An acute awareness of the physical space that actors inhabit is also an intrinsic quality for me. When actors find their place in the setting, explore it for themselves and for the characters they are playing, this knowledge is enlightening and useful for the play development.
This is linked too to an awareness of an artistic and architectural space in terms of the design of the set and the overall production, which should complement and be part of any process of exploration of the play in rehearsal.
11. Fun
I couldn’t find the place for the word ‘fun’ before now. But that shouldn’t belie its importance. Fun is intrinsic to my nature and essential to the way I work. It’s like an overarching principle of working for me.
With the strong desire I have to work in a communal way, encouraging communication between participants through fun and laughter can bring a sharing that can break down barriers immediately. Finding a way to be playful is an essential key to the work.
In fact, I have found that in writing for my own performances, though I like to consider poignant and difficult topics, my work is most effective when it is balanced equally with humour.
…theatre should be happiness, it should help us learn about ourselves and our times.

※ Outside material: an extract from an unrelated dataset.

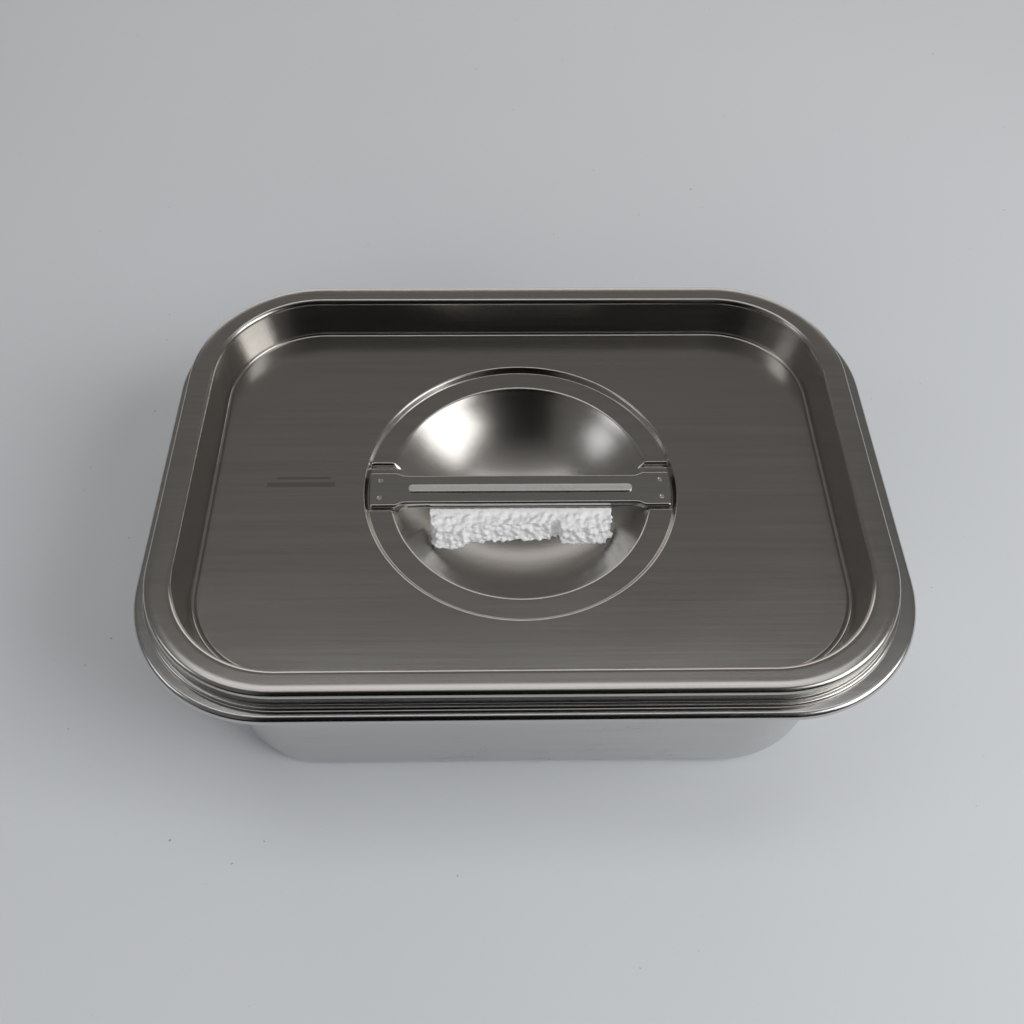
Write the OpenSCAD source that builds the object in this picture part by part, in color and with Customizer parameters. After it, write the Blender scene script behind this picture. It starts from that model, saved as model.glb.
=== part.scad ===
// Instrument tray: a deep-drawn pan, a pressed lid that drops into its mouth,
// a stamped strap handle welded across the lid's finger dish, and a scrap of
// packing foam that lies in the dish in front of the strap.
// Millimetres, +Z up, origin at the middle of the pan's underside.

/* [Pan] */
// Overall length of the pan across its rolled edge
pan_length = 330; // [286:1:400]
// Overall width of the pan across its rolled edge
pan_width = 235.6; // [190:0.2:285]
// Height of the flange's top face above the table
pan_height = 86.9; // [75:0.1:110]
// Corner radius of the rolled edge, seen from above
pan_edge_radius = 62; // [50:1:75]
// Sheet thickness of the pan
pan_sheet = 0.9; // [0.7:0.1:1.2]
// Width of the flange at each end, from the mouth to the rolled edge
end_flange = 18.4; // [14:0.1:24]
// Width of the flange along each side, from the mouth to the rolled edge
side_flange = 9.7; // [8:0.1:14]
// Corner radius of the mouth, seen from above
mouth_radius = 55; // [45:0.5:66]
// How far each wall leans in from the flange to the floor
wall_lean = 7; // [3:0.5:10]
// Radius between the walls and the floor
floor_bend = 7; // [5:0.5:12]
// Radius of the bend from wall to flange
mouth_bend = 2.5; // [1.5:0.1:3.5]
// Outer radius of the rolled edge
roll_radius = 2.4; // [2:0.1:3]

/* [Lid rim] */
// Gap between the mouth and the rim's inner edge, at each end
end_play = 0.6; // [0.4:0.1:3]
// Gap between the mouth and the rim's inner edge, along each side
side_play = 5.9; // [3:0.1:8]
// How much smaller the rim's corner radius is than the mouth's
corner_play = 7; // [3:0.5:10]
// Sheet thickness of the lid
lid_sheet = 0.8; // [0.6:0.1:1]
// Width of the raised rim, from its inner edge to its outer wall
rim_band = 11.3; // [8:0.1:12]
// Height of the rim's top above the pan's flange
rim_height = 11; // [8:0.5:13]
// Drop from the rim's top to the small flange at the foot of the outer wall
skirt_drop = 8.4; // [6:0.1:9.5]
// Width of the small flange beyond the rim's outer wall
lip_width = 2.3; // [2.2:0.1:3.5]
// Drop from the rim's top to the panel
panel_drop = 18.6; // [16:0.2:21]
// How far the sunken wall leans in from the rim to the panel
sunken_lean = 4.3; // [3:0.1:5.5]
// Depth of the groove round the panel, at the wall's foot
groove_depth = 0.7; // [0.4:0.1:1]
// Width of the groove round the panel
groove_width = 2.4; // [2:0.1:3]
// Gap between the lid's lip and the flange it sits on
seat_gap = 0.1; // [0.05:0.05:0.2]
// The lid's place on the pan, to the left of centre
lid_left = 1.3; // [0:0.1:1.6]
// The lid's place on the pan, behind centre
lid_back = 1.4; // [0:0.1:1.6]

/* [Finger dish] */
// Width of the flat ledge between the round step and the dish
ledge_width = 11.5; // [9:0.1:16]
// Depth of the round step below the panel
ring_step = 2.5; // [1.5:0.1:3.5]
// Radius of the dish at its edge
dish_radius = 60.4; // [50:0.1:73]
// Depth of the dish below the ledge
dish_depth = 28; // [24:0.5:32]
// Distance of the dish's centre behind the lid's centre
dish_back = 1.6; // [0:0.1:3]
// Depth of the two pockets that take the strap's ends
pocket_depth = 2.3; // [1.5:0.1:2.8]
// Gap between a pocket's side and the strap's tab, front and back
pocket_play = 3.2; // [2:0.1:5]

/* [Strap handle] */
// Height of the strap, from the underside of its flanges to its top
strap_height = 3.2; // [2.6:0.1:4]
// Sheet thickness of the strap
strap_sheet = 0.9; // [0.7:0.1:1.2]
// Width of the strap between its ends
strap_width = 16.4; // [13:0.1:20]
// How far each end tab stands out past the strap's edges
tab_step = 1.6; // [0.8:0.1:2.4]
// Length of each end tab
tab_length = 13.6; // [12:0.1:15]
// Gap between the strap's end and the pocket's outer wall
strap_end_gap = 0.5; // [0.3:0.1:1]
// Distance of the strap's centre line in front of the dish's centre
strap_front = 2.2; // [1:0.1:2.4]
// Distance of the raised rib from the strap's ends
rib_inset = 18.4; // [16:0.1:25]
// Width of the raised rib
rib_width = 4.6; // [3.6:0.1:6]
// Height of the raised rib above the strap
rib_height = 0.8; // [0.5:0.1:1.2]
// Radius of each weld nugget
weld_radius = 1.2; // [1:0.1:1.6]
// Distance of the welds from the strap's end
weld_inset = 5.4; // [4:0.1:8]
// Distance of the welds from the tab's side edges
weld_edge = 4.9; // [3:0.1:6]
// Depth of the electrode's pit in each weld
weld_pit = 0.3; // [0.2:0.1:0.5]

/* [Packing foam] */
// Length of the foam scrap
foam_length = 85; // [70:1:88]
// Depth of the foam scrap, front to back, over its thinnest stretch
foam_depth = 13.6; // [10:0.2:14]
// Thickness of the foam scrap
foam_height = 9.6; // [6:0.1:11]
// Gap between the foam and the strap
foam_gap = 0.5; // [0.3:0.1:1]
// Gap between the foam's lowest corner and the dish
foam_rest = 0.5; // [0.2:0.1:1]

/* [Hidden] */
$fn = 96;

// Small bends of the sheets, at the middle of their thickness
edge_bend = 2;
foot_bend = 1.1;
lip_bend = 1;
groove_bend = 0.9;
dish_bend = 1.4;
bend_steps = 5;

// The pan
mouth_length = pan_length - 2 * end_flange;
mouth_width = pan_width - 2 * side_flange;
pan_flange_mid = pan_height - pan_sheet / 2;
wall_corner = [mouth_length / 2 - mouth_radius, mouth_width / 2 - mouth_radius];
edge_corner = [pan_length / 2 - pan_edge_radius, pan_width / 2 - pan_edge_radius];
wall_top = mouth_radius + pan_sheet / 2;
wall_foot = wall_top - wall_lean;
floor_reach = wall_foot - floor_bend - 2;
flange_start = wall_top + mouth_bend + 1;
roll_mid = roll_radius - pan_sheet / 2;
roll_start = pan_edge_radius - 2 * roll_radius;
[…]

Augusto Boal, GAMES FOR ACTORS AND NON-ACTORS, 1992, p.16.
12. Synergy
The ultimate intention with this process of collaboration and collective creativity, is to create room––a space––where all of the foregoing elements brought together result in creating a synergy of creativity and connection that is encouraged to bloom and grow.
The Definition
So, to the definition of collaboration and collective creativity that I have eventually adopted:
It is a quality of cooperation in a creative context that I mean by collaboration and collective creativity. This process creates a working environment of close connection between people and that results in the minds and bodies of those involved to be free to play and create. It often happens in improvisation and can even happen in simple conversation, where parties are so open and aware that the sharing becomes a symbiotic flow of ideas and inspiration, one to the other. And a space is made where a synergy of co-creation occurs.